# Getting my first handgun. Need help please.



## icebeam (Sep 28, 2011)

I'm debating between a p99, Beretta Px4 Storm, springfield XD .40? Which one would be a good choice and why? I have always been attracted to the p99 so if their all even I would pick that.


----------



## TedDeBearFrmHell (Jul 1, 2011)

icebeam said:


> I'm debating between a p99, Beretta Px4 Storm, springfield XD .40? Which one would be a good choice and why? I have always been attracted to the p99 so if their all even I would pick that.


as we know nothing about you or what purpose the gun will serve this is like asking a blindman to pick your paint color.....

all are good guns

btw, welcome to the forum from southern oregon


----------



## icebeam (Sep 28, 2011)

For home defense.
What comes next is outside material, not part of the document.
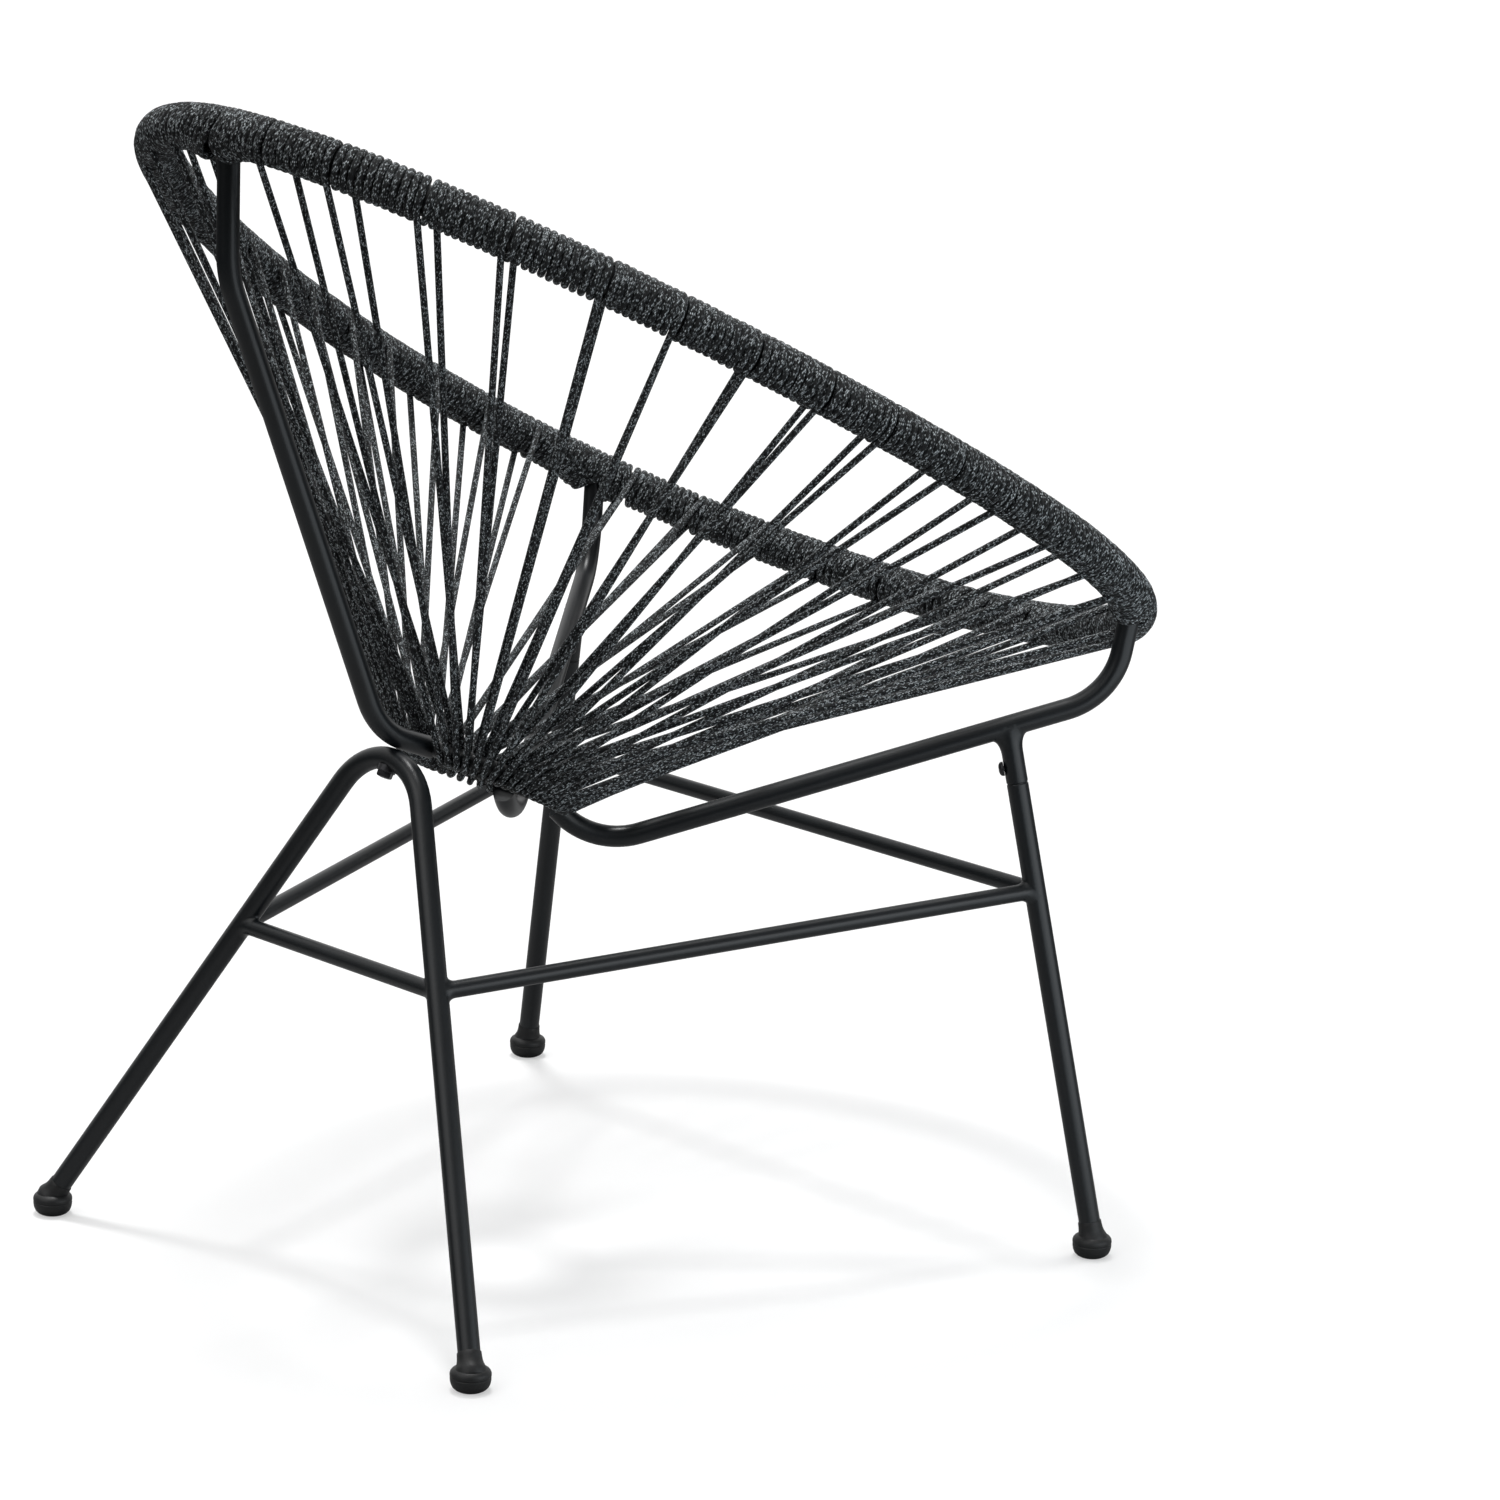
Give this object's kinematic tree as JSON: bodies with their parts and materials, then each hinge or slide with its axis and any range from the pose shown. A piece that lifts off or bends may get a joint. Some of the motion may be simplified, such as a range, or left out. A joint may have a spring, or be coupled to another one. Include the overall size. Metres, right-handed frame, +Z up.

I don't want to carry. I also want to go out to the desert every once in a while for target practice. and thanks for the welcome.


----------



## TedDeBearFrmHell (Jul 1, 2011)

any and all are fine for what you want....pick the one that you like best


----------



## denner (Jun 3, 2011)

TedDeBearFrmHell said:


> any and all are fine for what you want....pick the one that you like best


Yep.


----------



## Russ (Aug 19, 2011)

I would wait until the Beretta Nano comes out on Oct. I have a Kahr Cm 9 which is an excellent pocket gun for the price. It is about the size of a 
380 but packs a 9 mm punch. It is also incredibly accurate.


----------



## TedDeBearFrmHell (Jul 1, 2011)

Russ said:


> I would wait until the Beretta Nano comes out on Oct. I have a Kahr Cm 9 which is an excellent pocket gun for the price. It is about the size of a
> 380 but packs a 9 mm punch. It is also incredibly accurate.


as the op is looking for a gun "*For home defense. I don't want to carry*" i am a little confused as to why you are recommending pocket guns????


----------



## denner (Jun 3, 2011)

Well the obvious is two are striker fired one is not. I've heard the P99 has a very, very good trigger with a very short reset. I like the XD 40, fits my hand well, I own two PX4's which are excellent handguns. All three manufactures are top of the line therefore reliability should not be an issue. You have good taste in choosing these three so I can't chime in on which one not to get. It all comes down to which "you" like better. I'd go to U-tube and search reviews on the pistols with an open eye. Go to a shop and get a feel for them, most preferably would be shoot them all, but sometimes thats hard to do. I like DA/SA hammer fired handguns as a personal preference, some like striker fired. You can't go wrong with any of them.


----------



## tony pasley (May 6, 2006)

Check out a range that rents and try them out to see which you can shoot best then decide. Shoot as many different ones as you can, don't forget to try revolvers either. It is about what you can shoot the best.


----------



## jtguns (Sep 25, 2011)

Tony has the right answer, for home protection you might think shotgun a good remington 870 pump will make someone think before moving further into your house.

Just a thought
Shoot safe, JT


----------



## Bisley (Aug 24, 2008)

Since you are new to handguns and don't want it for concealed carry, I would recommend a full sized pistol. My personal favorites are the CZ-75 in any of its variants, 1911 clones, XDs and Glocks. There are plenty of others.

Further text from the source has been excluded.